The community member is using a multilingual BERT model to extract text from a Czech language Word document, but is having trouble finding specific blood test results like "V_KP = 10, U_RTOP = 15" that are hidden among other parameters. The community member notes that the English BGE model is able to find these specific values, but the multilingual BERT model struggles with them.
In the comments, another community member suggests that the issue may be due to the multilingual BERT model not being trained on medical data, so it doesn't understand the specific terminology. They also note that the BGE model is not multilingual, which explains why it performs better on the English-specific task.
The community member asks if providing more detailed prompts to the model could help, but the other community member indicates that training the language model on the specific domain would likely be required to improve its performance on these types of tasks.
Hello. I really dont understand this and would be greatful for any help. Thank you.
Using the following code:
Settings.embed_model = HuggingFaceEmbedding(model_name="google-bert/bert-base-multilingual-cased") data = SimpleDirectoryReader(input_dir="./zprava2/", recursive=True).load_data(show_progress=True) index = VectorStoreIndex.from_documents(data,show_progress=True)
I digest Word document with less then 10 pages. It is in czech language.
Using model_name="google-bert/bert-base-multilingual-cased" I correctly get many text values, for example list of diagnoses. It returns fine in 95%+. But there is also a block of blood test results like V_KP = 10, U_RTOP = 15,.... hidden among many other parameters. This embedding NEVER finds any value.

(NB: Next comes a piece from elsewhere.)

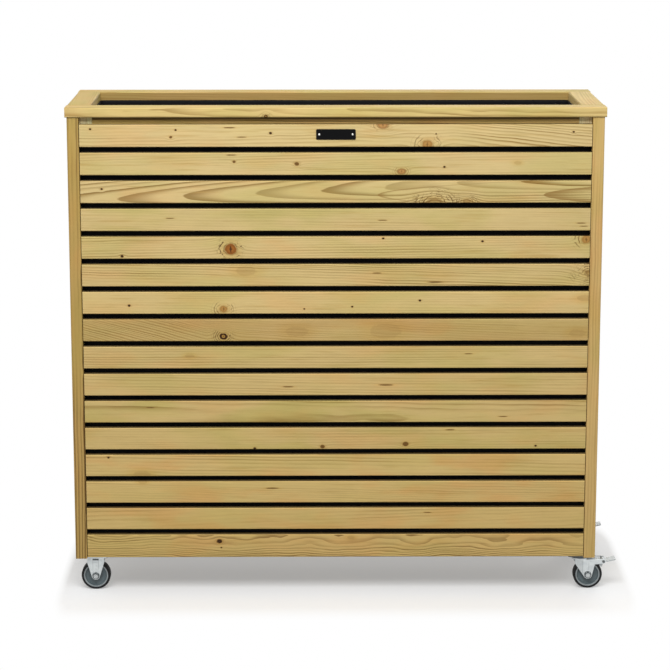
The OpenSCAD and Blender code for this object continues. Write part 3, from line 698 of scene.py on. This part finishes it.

On the contrary, using english model_name="BAAI/bge-base-en-v1.5" Text is found less probably, in some cases NEVER But V_KP = 10, U_RTOP = 15, hidden in many other parameters, are now ALWAYS found. Like in 100%.
I tried chunk size to no effect. What is causing this? How to make that czech model find these parameters? Why is not finding that text if word search do?
Embeddings do not work based purely on word lookup. They work by the model understanding the input text, and mapping it to some vector space.
In this case, my guess is your multilingual embedding model wasn't really trained on medical data, so looking up specific parameters won't work because it doesn't understand it.
For BGE, its not multilingual, so it makes sense its bad at most queries
Thank you so much for answer. Guess its not in my power to train llm. Maybe giving it detailed promt would make it better? Like this S_zk is blabla, U_KH is this. But still, asking it to find a text should not be such a big problem?